When the Costa shortlists were discussed on Radio 4’s Front Row, no one was embarrassed to acknowledge they knew nothing about the children’s category. The Telegraph’s announcement of the 2014 Carnegie and Greenaway Medals longlist contains so few reviewed books that the ones that are linked stick out, like bizarre coding errors. But Down The Rabbit Hole‘s first show opened with a discussion nailing why this is so absurd. The books we read as children build us as readers, as people. They’re often read by adults (and not just YA, let’s face it: I’m not a mum but I’ve read a ton of Thomas the Tank Engine bedtime stories in my life and I’d gladly set fire to that smugfaced little git). Adults – parents, guardians, librarians, teachers – are the ones who buy them, and they need to feel confident sharing them with kids.
We are living through an era of phenomenal, vibrant, exciting children’s publishing in the UK . I know that because I’m within this industry – but it’s not meant to be a trade secret.

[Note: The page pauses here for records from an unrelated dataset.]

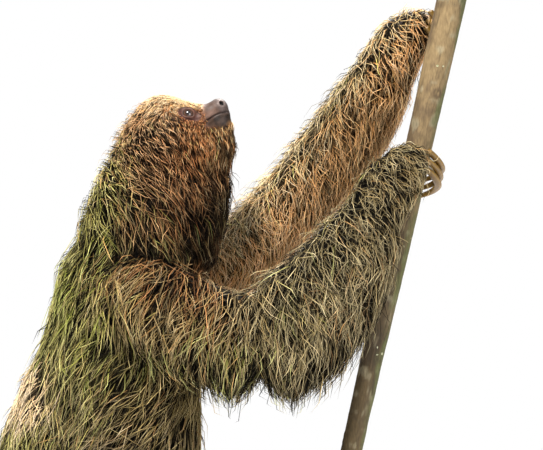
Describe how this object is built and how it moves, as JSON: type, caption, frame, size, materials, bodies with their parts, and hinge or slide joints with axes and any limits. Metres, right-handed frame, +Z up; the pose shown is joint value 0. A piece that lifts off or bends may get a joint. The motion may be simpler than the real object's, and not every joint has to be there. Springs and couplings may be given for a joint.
{
  "type": "three-toed sloth",
  "caption": "Life-size still model of a three-toed sloth reaching up and gripping a leaning cut stem, on a flat display base with two short rods.",
  "frame": {"origin": "middle of the underside of the stand's base, on the surface that it stands on", "axes": "+Z up, +X the way the animal faces, towards the stem, +Y the animal's left"},
  "size_m": [0.4774, 0.28, 0.693],
  "materials": {
    "fur_olive": "coarse dry hair, olive brown with green algae on the back",
    "fur_brown": "coarse dry hair, orange brown at the throat, greener on the nape",
    "fur_tan": "coarse dry hair, tan with straw tips",
    "fur_grey": "coarse dry hair, grey straw over dark brown with green patches",
    "face": "short golden and brown hair over the crown and cheeks, bare grey-brown muzzle",
    "eye": "wet dark brown",
    "claw": "polished amber horn, lighter along the ridge",
    "bark": "smooth pale bark with fine cracks, lichen and moss",
    "plinth": "satin dark stained hardwood",
    "steel": "brushed"
  },
  "bodies": {
    "root": {"stand_rod_body": "steel", "stand_rod_perch": "steel", "stand_collar_body": "steel", "stand_collar_perch": "steel", "stand_base": "plinth", "perch": "bark", "eye_left": "eye", "eye_right": "eye", "head": "face", "trunk": "fur_olive", "neck": "fur_brown", "tail": "fur_olive", "claw_hand_right_1": "claw", "claw_hand_right_2": "claw", "claw_hand_right_3": "claw", "claw_hand_left_1": "claw", "claw_hand_left_2": "claw", "claw_hand_left_3": "claw", "claw_foot_right_1": "claw", "claw_foot_right_2": "claw", "claw_foot_right_3": "claw", "claw_foot_left_1": "claw", "claw_foot_left_2": "claw", "claw_foot_left_3": "claw", "upper_arm_right": "fur_grey", "upper_arm_left": "fur_tan", "forearm_right": "fur_grey", "forearm_left": "fur_tan", "hand_right": "fur_grey", "hand_left": "fur_tan", "thigh_right": "fur_grey", "thigh_left": "fur_tan", "shin_right": "fur_grey", "shin_left": "fur_tan", "foot_right": "fur_grey", "foot_left": "fur_tan"}
  },
  "joints": []
}
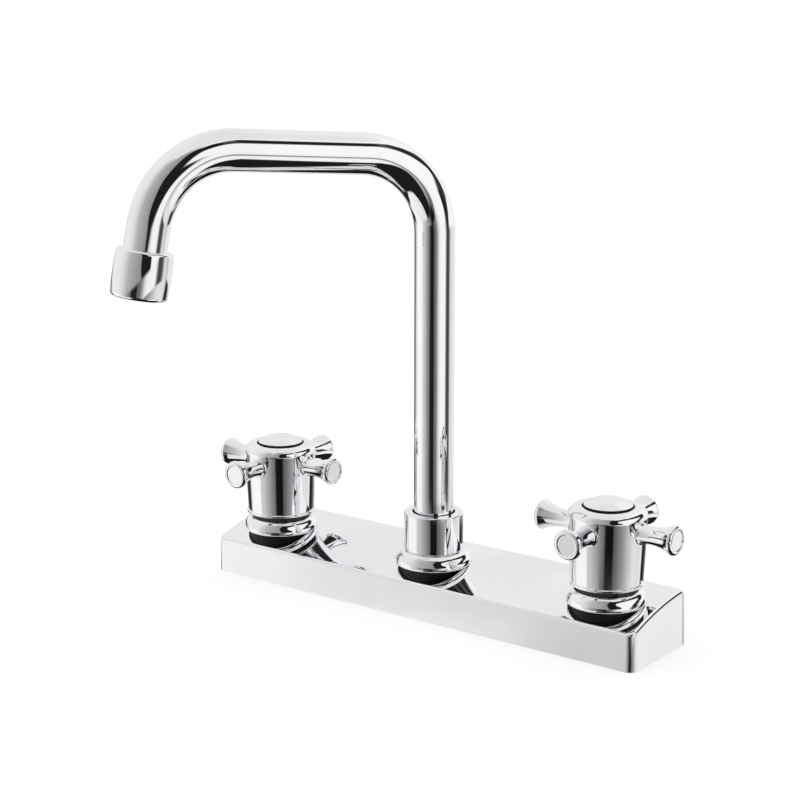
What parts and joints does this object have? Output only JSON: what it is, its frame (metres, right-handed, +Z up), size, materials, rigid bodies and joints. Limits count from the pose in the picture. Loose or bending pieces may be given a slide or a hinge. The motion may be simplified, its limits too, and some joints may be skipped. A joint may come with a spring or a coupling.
{
  "type": "basin mixer tap",
  "caption": "Deck-mounted basin mixer tap with a long sloping cover, two cross-head handles and a tall square-bent swivel spout.",
  "frame": {"origin": "on the mounting surface, under the spout's swivel axis and midway between the two handle axes", "axes": "+Z up along the swivel axis, +X along the deck cover towards the cold handle, -Y the front, towards the basin"},
  "size_m": [0.278, 0.18, 0.2466],
  "materials": {
    "chrome": "mirror-polished plating",
    "brass": "machined",
    "rubber": "matt",
    "ceramic": "lapped ceramic",
    "white_plastic": "moulded",
    "black_plastic": "moulded, glass-filled",
    "fibre": "pressed fibre",
    "steel": "bright"
  },
  "bodies": {
    "tap_body": {"base_gasket": "rubber", "cold_base_ring": "chrome", "cold_bridge_tube": "brass", "cold_cartridge_body": "brass", "cold_cartridge_washer": "fibre", "cold_clamp_nut": "black_plastic", "cold_fixed_disc": "ceramic", "cold_seat_seal": "rubber", "cold_valve_body": "brass", "deck_cover": "chrome", "hot_base_ring": "chrome", "hot_bridge_tube": "brass", "hot_cartridge_body": "brass", "hot_cartridge_washer": "fibre", "hot_clamp_nut": "black_plastic", "hot_fixed_disc": "ceramic", "hot_seat_seal": "rubber", "hot_valve_body": "brass", "slip_washer": "white_plastic", "spout_base_ring": "chrome", "spout_block": "brass", "spout_collar_nut": "chrome", "swivel_bush": "white_plastic"},
    "hot_handle": {"hot_handle_hub": "chrome", "hot_handle_arms": "chrome", "hot_index_cap": "chrome", "hot_handle_screw": "steel", "hot_spline_insert": "white_plastic", "hot_spindle": "brass", "hot_spindle_clip": "steel", "hot_spindle_o_ring": "rubber", "hot_moving_disc": "ceramic"},
    "cold_handle": {"cold_handle_hub": "chrome", "cold_handle_arms": "chrome", "cold_index_cap": "chrome", "cold_handle_screw": "steel", "cold_spline_insert": "white_plastic", "cold_spindle": "brass", "cold_spindle_clip": "steel", "cold_spindle_o_ring": "rubber", "cold_moving_disc": "ceramic"},
    "spout": {"spout_tube": "chrome", "spout_shank": "brass", "shank_o_rings": "rubber", "outlet_ferrule": "chrome", "aerator_housing": "chrome", "outlet_washer": "rubber", "aerator_insert": "white_plastic"}
  },
  "joints": [
    {"name": "hot_turn", "type": "hinge", "parent": "tap_body", "child": "hot_handle", "pos_m": [-0.1016, 0, 0.045], "axis": [0, 0, 1], "range_deg": [0, 90]},
    {"name": "cold_turn", "type": "hinge", "parent": "tap_body", "child": "cold_handle", "pos_m": [0.1016, 0, 0.045], "axis": [0, 0, 1], "range_deg": [-90, 0]},
    {"name": "spout_swivel", "type": "hinge", "parent": "tap_body", "child": "spout", "pos_m": [0, 0, 0.04], "axis": [0, 0, 1], "continuous": true}
  ]
}
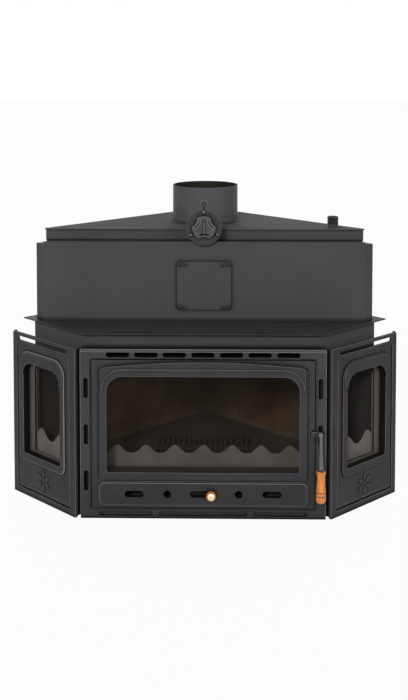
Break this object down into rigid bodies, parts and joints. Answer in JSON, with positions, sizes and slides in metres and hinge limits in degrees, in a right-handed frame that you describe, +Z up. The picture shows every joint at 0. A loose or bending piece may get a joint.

Kate Wilson from Nosy Crow tweeted this:
Really interesting – and interestingly strange – to hear people really properly talking abt children’s books on #downtherabbithole
— Nosy Crow (@NosyCrow) February 18, 2014
She’s right. Let’s make it not strange. Let’s do this every week.
(Please keep the creaky haunted noise.)
Reblogged this on Stowell's Cosmology.
Cheers Louie!
No problem – I’m so glad so many people are excited about this! MORE KIDLIT RADIO PLS!
Great post (I think maybe you mean Front Row, not Women’s Hour?). Wish I’d heard it!
Probably right – will check and correct. Ta!